Tout ce temps qu’on passe à « prendre soin de soi », on ne le passe pas à réfléchir sur les causes profondes de ce malaise-là. Et comme je suis la reine de la relativisation, j’ai une bonne explication pour tout.
Quelques exemples.
Je peux prendre plus long de congé de maternité si je ne le partage pas avec mon chum, yé. Mais je vais être toute seule par exemple.
Je ne suis pas certaine de retrouver ma job à l’université après ledit congé, et je vogue encore de contrat de trois mois en contrat de trois mois. Le prochain ne sera signé qu’à quelques jours de la fin de mon congé, mais c’est parce que je persiste à rester dans « mon domaine », j’ai juste à faire autre chose, tsé. C’est de ma faute.

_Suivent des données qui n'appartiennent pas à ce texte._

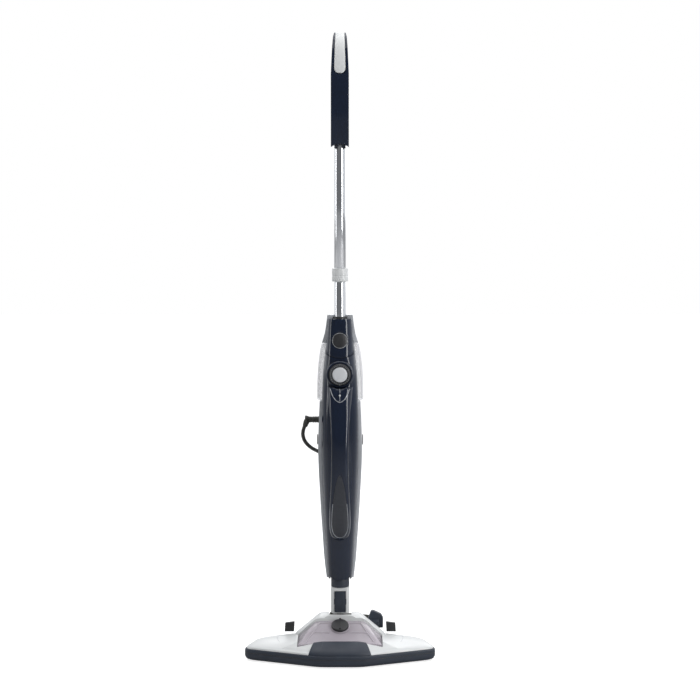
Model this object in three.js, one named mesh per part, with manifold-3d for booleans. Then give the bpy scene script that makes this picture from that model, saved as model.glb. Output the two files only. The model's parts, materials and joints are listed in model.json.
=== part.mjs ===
// A steam mop: floor head, swivelling neck, body with pump and boiler, two-piece pole and loop handle.
// Millimetres, +Z up, the front faces -Y, the origin is on the floor under the middle of the object.
import * as THREE from 'three';
import { mergeVertices } from 'three/addons/utils/BufferGeometryUtils.js';
import Module from 'manifold-3d';

const wasm = await Module();
wasm.setup();

// Driving dimensions
const GAP = 0.3;
const AXIS_Y = 15;
const PARTING_Y = 12;
const WALL = 2.5;
const FRONT_TOP = 629;
const SEAM_Z = 558;
const SEAM_RISE = 8;
const DIAL_Z = 529;
const BADGE_Z = 590;
const TUBE_R = 10.5;
const SOCKET_R = 13;
const COLLAR_R = 17.2;
const COLLAR_BOTTOM = 125;
const SPIGOT_R = 13.6;
const NECK_BOTTOM = 75.5;
const NECK_HALF = 17.5;
const SWIVEL_Z = 80;
const TILT_Z = 57;
const PIN_R = 3;
const JOINT_BOTTOM = 710;
const RING_BOTTOM = 698;
const RING_TOP = 722;
const HANDLE_BOTTOM = 944;
const HANDLE_TOP = 1157;
const HANDLE_HALF = 16.5;
const HANDLE_BACK = 94.8;
const TANK_BOTTOM = 476.5;
const TANK_TOP = 582.5;
const HEAD_FRONT = -95;
const HEAD_BACK = 65;
const HEAD_CORNER = 180;
const SKIRT_TOP = 22;
const SLEEVE_Z = 439;
const SLEEVE_Y = 27;
const CORD_R = 3.5;
const COIL_X = 8;
const COIL_Y = 144;
const COIL_INNER = 24.5;
const COIL_OUTER = 59.5;
const COIL_HEIGHT = 21;
const PLUG_X = 40;
const PLUG_Y = 109;

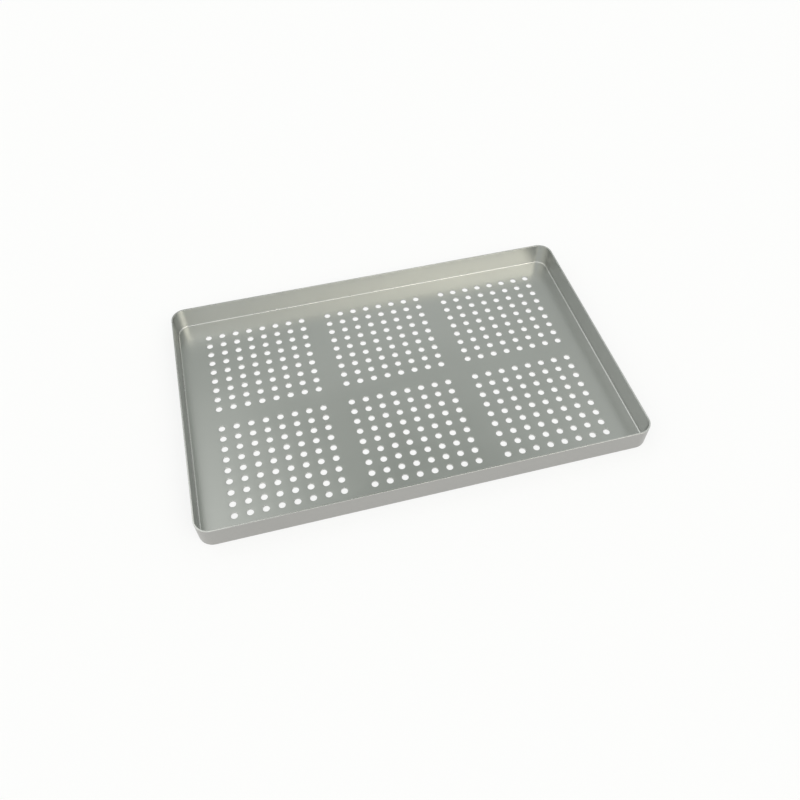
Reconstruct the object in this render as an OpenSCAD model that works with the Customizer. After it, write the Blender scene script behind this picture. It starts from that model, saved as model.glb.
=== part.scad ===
// Perforated instrument tray, pressed from one sheet of aluminium.
// Origin: middle of the underside. X along the length, Y along the width, Z up.

/* [Tray] */
// Length over the rim
tray_l = 284; // [150:1:450]
// Width over the rim
tray_w = 183; // [100:1:320]
// Height from the underside to the rim
tray_h = 17; // [10:0.5:60]
// Radius of the upright corners, at the outside of the rim
corner_r = 9.5; // [6:0.5:30]

/* [Sheet] */
// Thickness of the sheet
sheet_t = 1; // [0.6:0.1:2]
// Radius inside the bend between floor and wall
bend_r = 1; // [0.5:0.25:5]
// Angle by which the walls lean outwards, in degrees
wall_lean = 0.8; // [0:0.1:6]
// Radius of the deburred edges of the rim
rim_edge_r = 0.2; // [0.05:0.05:0.45]

/* [Perforation] */
// Diameter of a hole
hole_d = 4.3; // [2:0.1:6]
// Distance between hole centres along the length
pitch_x = 9.6; // [7:0.1:20]
// Distance between hole centres along the width
pitch_y = 8.3; // [7:0.1:20]
// Blocks of holes along the length
blocks_x = 3; // [1:1:6]
// Blocks of holes along the width
blocks_y = 2; // [1:1:4]
// Columns or rows of holes left out between two blocks
bar_pitches = 1; // [0:1:4]
// Least distance from a hole's centre to the bend at the short walls
margin_x = 18; // [5:0.5:40]
// Least distance from a hole's centre to the bend at the long walls
margin_y = 14; // [5:0.5:40]

/* [Finish] */
// Colour of the anodised sheet
sheet_colour = "#a5a8a4";

/* [Hidden] */
$fn = 96;

// Rounded edges of the rim, smaller where the two would meet on a thin sheet
rounded_share = 0.9;
rim_r = min(rim_edge_r, rounded_share * sheet_t / 2);

// Bend between floor and wall: both faces of the sheet turn about one centre
bend_out_r = bend_r + sheet_t;
wall_len = rim_r + (tray_h - bend_out_r - rim_r + (bend_r + rim_r) * sin(wall_lean)) / cos(wall_lean);
bend_x = corner_r - rim_r - (bend_out_r - rim_r) * cos(wall_lean) - (wall_len - rim_r) * sin(wall_lean);

// Centres of the upright corners, and the flat part of the floor
corner_x = tray_l / 2 - corner_r;
corner_y = tray_w / 2 - corner_r;
flat_l = 2 * (corner_x + bend_x);
flat_w = 2 * (corner_y + bend_x);

// Holes in each block: as many as fit between the margins and the bare bars
block_cols = floor(((flat_l - 2 * margin_x) / pitch_x + 1 - (blocks_x - 1) * bar_pitches) / blocks_x);
block_rows = floor(((flat_w - 2 * margin_y) / pitch_y + 1 - (blocks_y - 1) * bar_pitches) / blocks_y);

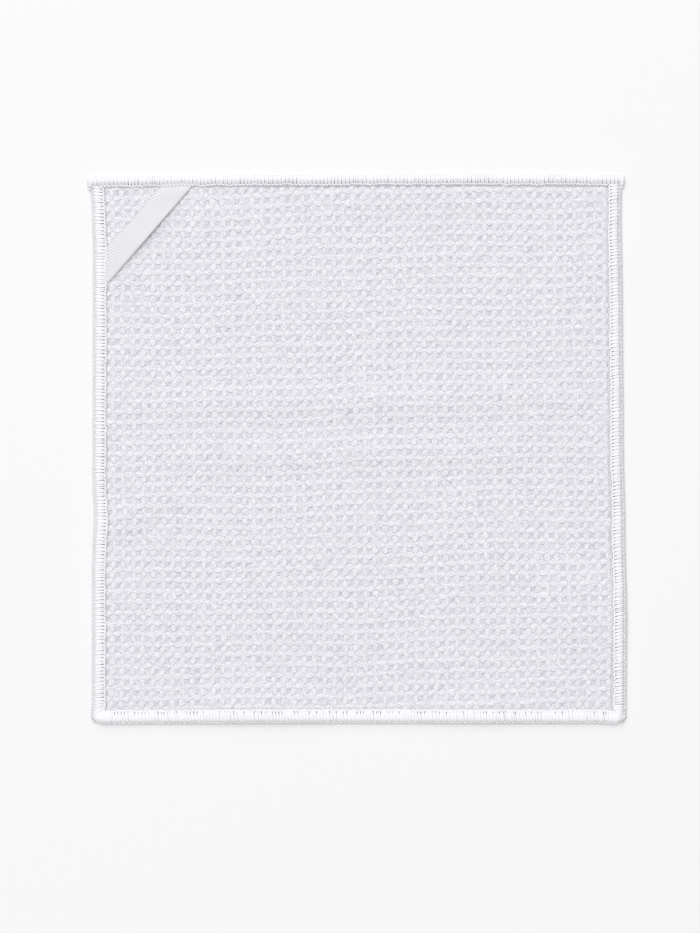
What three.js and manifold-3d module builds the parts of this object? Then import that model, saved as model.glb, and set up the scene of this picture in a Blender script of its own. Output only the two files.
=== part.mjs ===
import * as THREE from "three";
import { mergeVertices } from "three/addons/utils/BufferGeometryUtils.js";
import Module from "manifold-3d";

// A microfiber dishcloth, laid out flat. A waffle-woven panel has its four raw edges squeezed
// and bound by overlock stitching, one side after the other, and a short ribbon is caught
// slantwise across one corner by the same stitching. Millimetres, X across, Y up the cloth,
// Z up from the table, with the origin under the middle of the cloth.

const CLOTH_WIDTH = 300;
const CLOTH_HEIGHT = 309;
const GAP = 0.3;

// The weave stands FIELD_THICK high over its ridges, and is squeezed thin inside the binding.
const FIELD_THICK = 2.2;
const RIM_BASE = 0.7;
const RIM_TOP = 1.7;
const RIM_INSET = 2.5;
const SWELL_START = 0.5;
const SWELL_END = 3.2;
const FIELD_CELLS = 20;

// The binding is a flattened roll of thread, BAND_HIGH thick over its crown.
const BAND_HIGH = 3.2;
const BAND_MIDDLE = 1.4;
const BAND_STEP = 13;
const NUB_REACH = 0.9;

// The ribbon's ends are squeezed and tucked under the binding, and the middle of its folded
// edge bows up off the cloth.
const RIBBON_WIDTH = 13;
const RIBBON_THICK = 1.0;
const RIBBON_SQUEEZED = 0.5;
const RIBBON_TUCK = 3.6;
const RIBBON_BOW = 1.3;
const RIBBON_STEPS = 10;
const RIBBON_COLUMNS = 4;

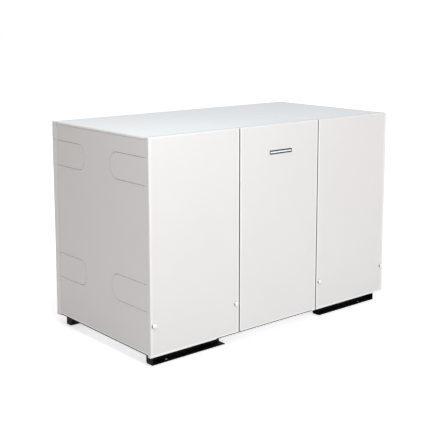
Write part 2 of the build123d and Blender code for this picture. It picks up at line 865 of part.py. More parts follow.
# Rubber feet under the compressor plates.
foot_spread = compressor_base_side - 2 * foot_inset
with BuildPart() as compressor_feet:
    for side in (-1, 1):
        with BuildSketch(Plane.XY.offset(pan_floor_z)):
            with Locations((side * compressor_x, compressor_y)):
                with GridLocations(foot_spread, foot_spread, 2, 2):
                    Circle(foot_radius)
        extrude(amount=foot_height, taper=foot_slope)
        with BuildSketch(Plane.XY.offset(pan_floor_z + foot_height)):
            with Locations((side * compressor_x, compressor_y)):
                with GridLocations(foot_spread, foot_spread, 2, 2):
                    Circle(foot_stud_radius)
        extrude(amount=compressor_base + foot_stud_proud)
write_piece(compressor_feet, "compressor_feet")

# Hermetic scroll compressors: a welded shell on a square plate, with ports and a terminal box.
compressor_low_z = pan_floor_z + foot_height
suction_port_z = compressor_low_z + suction_port_height
discharge_port_x = compressor_x - discharge_port_offset
suction_port_x = compressor_x + suction_port_offset
gas_port_y = compressor_y + compressor_radius + gas_port_length
discharge_port_z = compressor_low_z + compressor_height + gas_port_length
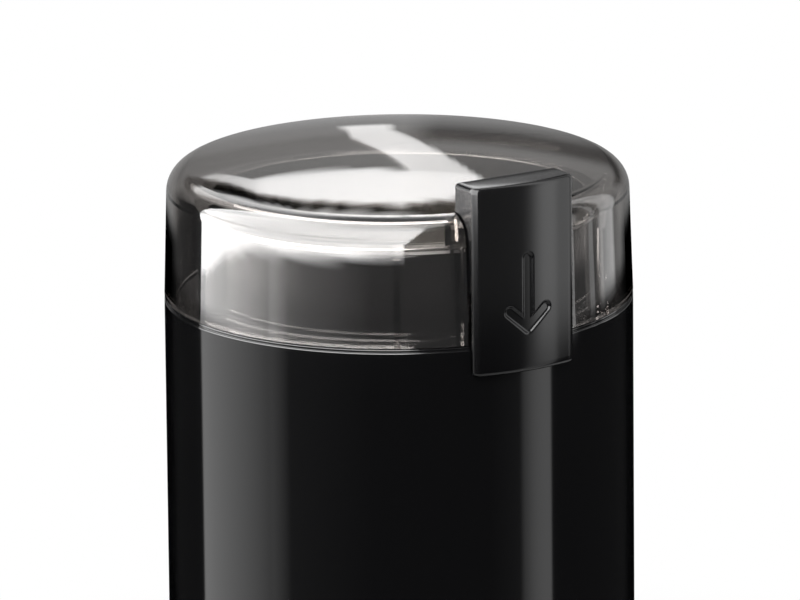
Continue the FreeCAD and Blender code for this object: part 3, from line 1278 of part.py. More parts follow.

Aussi, cette année, mon salaire va être réduit de moitié, mais ça va me permettre de faire « juste ce que j’aime » en contrepartie. Plus d’administration, juste de l’enseignement. Hourra.
Mais à la fin, si j’arrête un moment de relativiser et de « prendre soin de moi » et que je fais un peu de sociologie à la place, je suis vraiment un cas typique : à 37 ans, je suis toujours précaire; après trois enfants, je suis « en retard » dans ma carrière; malgré de très longues études et beaucoup d’expérience, mon salaire diminue au lieu d’augmenter et j’envisage celui-ci de plus en plus comme un complément à celui de mon chum.
Bon, on fait encore des « écrits de l’intime ».
Cinquième conseil. Maintenant, allez vous coucher et faites de beaux rêves. Avec un peu de persévérance, vous pourrez vous exercer à contrôler le contenu de ceux-ci pour une expérience de sommeil optimale.
*****
Épilogue
Catherine et Laurence glissent dans la dérape Facebook pré-dodo. Une centaine d’amies ont partagé la BD Fallait demander d’Emma, ébahies de se reconnaître, individuellement et collectivement, et qu’on en soit encore là. Criss, on se fait fourrer. Ah. Deux-trois dudes aussi. Qui s’empressent d’exprimer leur horreur : heureusement, sont pas de même eux autres.